• _Material_:

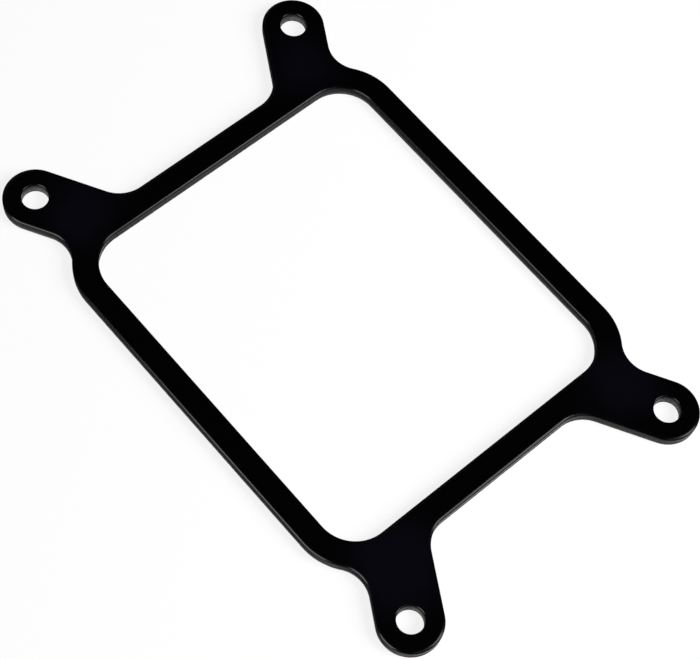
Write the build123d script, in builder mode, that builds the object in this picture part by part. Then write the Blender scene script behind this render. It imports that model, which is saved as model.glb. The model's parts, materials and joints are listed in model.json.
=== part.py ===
"""Water block mounting bracket: one flat steel plate, blanked in a press and coated black.

A rectangular frame surrounds a large opening, and a leaning ear with a screw hole stands out
from each of its corners. The plate lies flat on XY with its underside at Z = 0. The origin is
the centre of the hole pattern, X runs across the plate and Y along it. Millimetres.
"""

import os
from math import cos, radians

from build123d import *

# Screw holes, from centre to centre across and along the plate
hole_spacing_across = 56.0
hole_spacing_along = 94.0
hole_radius = 2.25

# Opening for the block's base
opening_width = 57.2
opening_length = 67.0
opening_corner_radius = 6.6

# Bars of the frame, beside the opening and at its two ends
side_bar_width = 4.25
end_bar_width = 4.45

# Ears: the round end about each hole, the lean away from the long axis, and the two roots
ear_end_radius = 5.4
ear_lean_degrees = 30.6
ear_inner_root_radius = 5.8
ear_outer_root_radius = 5.45

# Section of a blanked edge, from the top face down: roll-over, sheared band, broken zone
plate_thickness = 2.2
roll_over_radius = 0.4
sheared_band_height = 0.75
broken_zone_taper_degrees = 2.5
lower_edge_chamfer = 0.1
hole_rim_chamfer = 0.15

# Sizes that follow from the ones above
frame_width = opening_width + 2 * side_bar_width
frame_length = opening_length + 2 * end_bar_width
frame_corner_radius = opening_corner_radius + side_bar_width
upper_zone_height = roll_over_radius + sheared_band_height
broken_zone_height = plate_thickness - upper_zone_height
ear_rise = (hole_spacing_along - frame_length) / 2 + frame_corner_radius
ear_strip_length = ear_rise / cos(radians(ear_lean_degrees))
break_plane = Plane.XY.offset(broken_zone_height)
first_hole = Location((hole_spacing_across / 2, hole_spacing_along / 2), -ear_lean_degrees)

os.makedirs("parts", exist_ok=True)

with BuildPart() as bracket:
    # The frame's outer block, from the break line up to the top face
    with BuildSketch(break_plane):
        RectangleRounded(frame_width, frame_length, frame_corner_radius)
    extrude(amount=upper_zone_height)

    # An ear is a disc about its hole and a strip that runs back past the frame's bars
    with BuildSketch(break_plane):
        with Locations(first_hole):
            Circle(ear_end_radius)
            Rectangle(2 * ear_end_radius, ear_strip_length, align=(Align.CENTER, Align.MAX))
        mirror(about=Plane.YZ)
        mirror(about=Plane.XZ)
    extrude(amount=upper_zone_height)

    # The roots where the ears meet the frame, the pair between two ears and the pair outside
    roots = bracket.edges(Select.NEW).filter_by(Axis.Z).group_by(lambda e: abs(e.center().X))
    fillet(roots[0], ear_inner_root_radius)
    fillet(roots[-1], ear_outer_root_radius)

    with BuildSketch(break_plane):
        RectangleRounded(opening_width, opening_length, opening_corner_radius)
    extrude(amount=upper_zone_height, mode=Mode.SUBTRACT)

    # Below the sheared band the metal broke away, so every wall draws back towards the underside
    break_face = bracket.faces().sort_by(Axis.Z)[0]
    extrude(break_face, amount=broken_zone_height, taper=broken_zone_taper_degrees)

    # The top edges roll over where the press drew the metal in, and the lower edges are deburred
    fillet(bracket.faces().sort_by(Axis.Z)[-1].edges(), roll_over_radius)
    chamfer(bracket.faces().sort_by(Axis.Z)[0].edges(), lower_edge_chamfer)

    # Screw holes, pierced after the blank, with only a light break on both rims
    with GridLocations(hole_spacing_across, hole_spacing_along, 2, 2):
        Hole(hole_radius)
    chamfer(bracket.edges(Select.LAST).filter_by(GeomType.CIRCLE), hole_rim_chamfer)

bracket.part.label = "bracket"
export_step(bracket.part, "parts/bracket.step")
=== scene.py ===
"""Water block mounting bracket: one steel plate, blanked in a press and coated black.

The plate is swept round its outline with the section of a real blanked edge: a rolled-over
top edge, the smooth sheared band below it and the rough zone where the metal broke away.
Everything is in metres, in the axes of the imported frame.
"""

import json
from math import atan2, ceil, cos, pi, radians, sin, sqrt, tan

import bmesh
import bpy
from bpy.props import (
    FloatProperty,
    FloatVectorProperty,
    IntProperty,
    PointerProperty,
)
from mathutils import Euler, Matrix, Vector


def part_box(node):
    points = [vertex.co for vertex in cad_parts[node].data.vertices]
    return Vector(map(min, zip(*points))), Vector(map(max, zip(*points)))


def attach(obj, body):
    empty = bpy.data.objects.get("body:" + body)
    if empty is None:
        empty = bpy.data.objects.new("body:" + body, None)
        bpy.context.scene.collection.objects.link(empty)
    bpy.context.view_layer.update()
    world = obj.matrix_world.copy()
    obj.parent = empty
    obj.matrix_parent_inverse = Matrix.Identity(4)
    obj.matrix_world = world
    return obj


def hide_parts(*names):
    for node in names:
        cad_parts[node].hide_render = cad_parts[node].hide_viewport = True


bl_info = {
    "name": "Mounting Bracket",
    "version": (1, 0, 0),
    "blender": (4, 5, 0),
    "location": "View3D > Sidebar > Bracket",
    "description": "Builds a blanked and coated mounting bracket on a pale sweep",
    "category": "Object",
}

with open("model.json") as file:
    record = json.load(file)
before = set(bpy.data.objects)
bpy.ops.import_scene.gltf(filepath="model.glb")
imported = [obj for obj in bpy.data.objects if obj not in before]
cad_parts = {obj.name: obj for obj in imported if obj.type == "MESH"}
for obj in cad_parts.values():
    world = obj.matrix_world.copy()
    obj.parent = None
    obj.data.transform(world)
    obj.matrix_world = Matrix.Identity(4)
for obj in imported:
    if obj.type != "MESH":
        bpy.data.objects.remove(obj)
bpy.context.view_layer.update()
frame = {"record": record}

BODY = "root"
CAD_NODE = "bracket"
MM = 0.001

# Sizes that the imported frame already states
bolt_pattern = next(m["dims"] for m in frame["record"]["mounts"] if m["kind"] == "bolt_pattern")
plate_low, plate_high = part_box(CAD_NODE)


def length(name, description, default, **limits):
    """A length property, in metres."""
    return FloatProperty(
        name=name, description=description, default=default, subtype="DISTANCE",
        unit="LENGTH", precision=6, min=0.0, **limits,
    )


def angle(name, description, degrees):
    """An angle property, given in degrees."""
    return FloatProperty(
        name=name, description=description, default=radians(degrees), subtype="ANGLE",
        unit="ROTATION",
    )


def amount(name, description, default, high=1.0):
    """A plain number from zero up to a limit."""
    return FloatProperty(
        name=name, description=description, default=default, min=0.0, max=high, precision=4,
    )


def colour(name, description, default):
    """A linear colour property."""
    return FloatVectorProperty(
        name=name, description=description, default=default, subtype="COLOR", size=3,
        min=0.0, max=1.0,
    )


class BracketPlateSizes(bpy.types.PropertyGroup):
    """Sizes of the plate's outline and of the section of its edges."""

    thickness: length("Thickness", "Plate thickness", plate_high.z - plate_low.z)
    spacing_across: length(
        "Hole spacing across", "Between hole centres across the plate",
        bolt_pattern["spacing_x_mm"] * MM,
    )
    spacing_along: length(
        "Hole spacing along", "Between hole centres along the plate",
        bolt_pattern["spacing_y_mm"] * MM,
    )
    hole_radius: length("Hole radius", "Radius of the screw holes", bolt_pattern["hole_r_mm"] * MM)
    hole_roll_over: length("Hole roll-over", "How far a hole's top rim rolls over", 0.3 * MM)
    hole_foot: length("Hole foot", "Break of a hole's lower rim", 0.03 * MM)
    opening_width: length("Opening width", "Opening for the block, across", 57.2 * MM)
    opening_length: length("Opening length", "Opening for the block, along", 67.0 * MM)
    opening_corner: length("Opening corner", "Corner radius of the opening", 6.6 * MM)
    side_bar: length("Side bar", "Width of the bars beside the opening", 4.25 * MM)
    end_bar: length("End bar", "Width of the bars at the opening's ends", 4.45 * MM)
    ear_end: length("Ear end", "Radius of an ear's round end", 5.4 * MM)
    ear_lean: angle("Ear lean", "Lean of the ears away from the long axis", 30.6)
    ear_inner_root: length("Inner root", "Root radius on the side between two ears", 5.8 * MM)
    ear_outer_root: length("Outer root", "Root radius beside the long bars", 5.45 * MM)
    roll_over: length("Roll-over depth", "How far the top edge rolls down", 0.4 * MM)
    roll_over_reach: length("Roll-over reach", "How far the roll-over reaches inward", 0.72 * MM)
    sheared_band: length("Sheared band", "Height of the smooth band", 0.75 * MM)
    break_taper: angle("Break taper", "Draw of the broken zone", 2.5)
    lower_chamfer: length("Lower edge", "Deburring chamfer of the lower edges", 0.1 * MM)
    column_spacing: length("Column spacing", "Spacing of mesh columns round an edge", 0.22 * MM)
    tear_depth: length("Tear depth", "Depth of the tearing in the broken zone", 0.03 * MM)
    nick_depth: length("Nick depth", "Depth of the few nicks along the lower edge", 0.08 * MM)
    seed: IntProperty(
        name="Seed", description="Seed of the tearing and the nicks", default=7, min=0,
    )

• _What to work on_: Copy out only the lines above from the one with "# Screw holes, pierced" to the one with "from mathutils import Euler, Matrix, Vector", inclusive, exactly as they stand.

• _Solved problem_:
    # Screw holes, pierced after the blank, with only a light break on both rims
    with GridLocations(hole_spacing_across, hole_spacing_along, 2, 2):
        Hole(hole_radius)
    chamfer(bracket.edges(Select.LAST).filter_by(GeomType.CIRCLE), hole_rim_chamfer)

bracket.part.label = "bracket"
export_step(bracket.part, "parts/bracket.step")
=== scene.py ===
"""Water block mounting bracket: one steel plate, blanked in a press and coated black.

The plate is swept round its outline with the section of a real blanked edge: a rolled-over
top edge, the smooth sheared band below it and the rough zone where the metal broke away.
Everything is in metres, in the axes of the imported frame.
"""

import json
from math import atan2, ceil, cos, pi, radians, sin, sqrt, tan

import bmesh
import bpy
from bpy.props import (
    FloatProperty,
    FloatVectorProperty,
    IntProperty,
    PointerProperty,
)
from mathutils import Euler, Matrix, Vector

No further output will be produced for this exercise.